Is it remotely possible to improve upon the movie version of A Christmas Story? It is an-almost perfect screwball family holiday movie, one which normally airs for 24 straight hours on Turner Network Television. One which I usually watch, or listen to, for at least 20 of those 24 hours. It’s a Christmas classic, one which my entire family enjoys — and that’s a feat unto itself. I’d held off reading this book, also titled, A Christmas Story, because I’d worried it would lessen the movie experience… and I was incredibly wrong. If anything, reading this book makes me want to see the movie even more, now knowing the un-aired backstory of several major plot points.
This book is not entirely a novel, but a compendium of various us narrative essays of certain autobiographical events taken from author Jean Shepherd’s In God We Trust: All Others Pay Cash and Wanda Hickey’s Night of Golden Memories and Other Disasters. Together, when compiled, make up the movie, A Christmas Story. While the stories, as a whole, are mostly the same, reading this collection varies, from time to time, from the movie.
The overall story is told by the author, who as an adult, reminisces via flashbacks. The most famous of these include yearning for the “Red Ryder carbine-action 200-shot range model with this thing that tells time” as a child, while living in Northern Indiana. Other stories include: receiving Aunt Clara’s gift (which he does not try on), how little Ralphie acquired his Little Orphan Annie decoder ring (Hint: He was kicking a tin can down an alley when he spots the first Ovaltine can he’s ever seen.) and the origins of the most visceral entry of all Pop-Art History: the leg lamp.
For someone who has memorized many lines of the holiday cult classic, reading the parts of the book which differ from the movie were the most interesting. The big fight with the bully actually happens in the spring, along a sidewalk (not the school playground) and against bully Grover Dill (not Scut Farkus, as in the movie). Another quickly-skimmed topic is the redneck neighbors, the Bumpuses. The Bumpuses would absolutely give the complete cast of Moonshiners a run for their money. The junk-collecting, outhouse-using, moonshine-making, rat-infested, mystery creature-owning neighbors with 17 dogs were the absolute scourge of the neighborhood and it’s a shame they weren’t expanded upon, for comedy’s sake.

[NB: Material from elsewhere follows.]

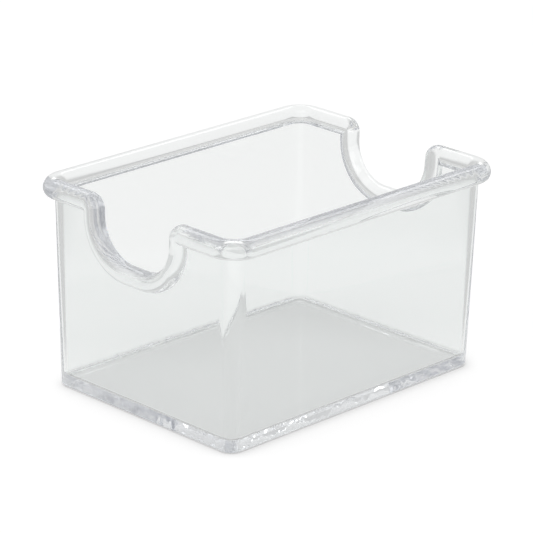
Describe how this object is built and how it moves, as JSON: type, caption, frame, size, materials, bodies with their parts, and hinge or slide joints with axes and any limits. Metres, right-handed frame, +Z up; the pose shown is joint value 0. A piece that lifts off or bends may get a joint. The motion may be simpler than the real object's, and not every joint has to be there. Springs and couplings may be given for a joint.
{
  "type": "sugar packet holder",
  "caption": "Clear plastic open-top table holder for sugar packets, a tapered tray with a rolled rim bead that dips into a rounded finger notch at each end.",
  "frame": {"origin": "middle of the flat underside that the holder stands on", "axes": "+X along the length, through the two notched ends; +Y across the width, between the two plain long walls; +Z up, towards the rim"},
  "size_m": [0.104, 0.078, 0.06],
  "materials": {
    "clear_plastic": "gloss"
  },
  "bodies": {
    "root": {"holder_body": "clear_plastic"}
  },
  "joints": []
}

Quite a few of the movie’s greatest one-liners are taken verbatim from the book, but many more went unquoted. Author Jean Shepherd was also one of the credited screenwriters of the movie, and surely would have enjoyed using more. Omitting an adult’s perspective outside the story from the movie was a smart choice by Director Bob Clark. In fact, some of the best parts of the movie were not a part of this book, including the flag pole and tire-changing scenes. I don’t know if they were credited to Author Jean Shepherd or Director Bob Clark, but they are great, nonetheless.
This is a humorous, but not an easy read. Definitely a must-read for fans of the movie adaptation and fans of detailed descriptions of small-town Indiana life, where the biggest problems of children were deciding what to get family for Christmas.
Strength: Reading untold backstories is ideal before watching the movie.
Weakness: The book doesn’t exactly flow, describing separate stories.
WTF Moment: The leg lamp has a two-way switch: Night Light and Reading Lamp.
Notable Quotes:
– “Oh no. You’ll shoot out one of your eyes.”
– “Indiana wit is always pungent and to the point.”
– “There are few things more thrilling in Life than lumpy letters. That rattle.”
– “Rarely had the words poured from my penny pencil with such feverish fluidity.”
– “We were living next door to a tightly knit band of total slobs, a genuine gypsy family.”
– “Preparing to go to school was about like getting ready for extended Deep-Sea Diving.”
– “Instantly the room was flooded with a wave of pink light that was pure perfume of illumination.”
– “I had woven a tapestry of obscenity that as far as I know is still hanging in space over Lake Michigan.”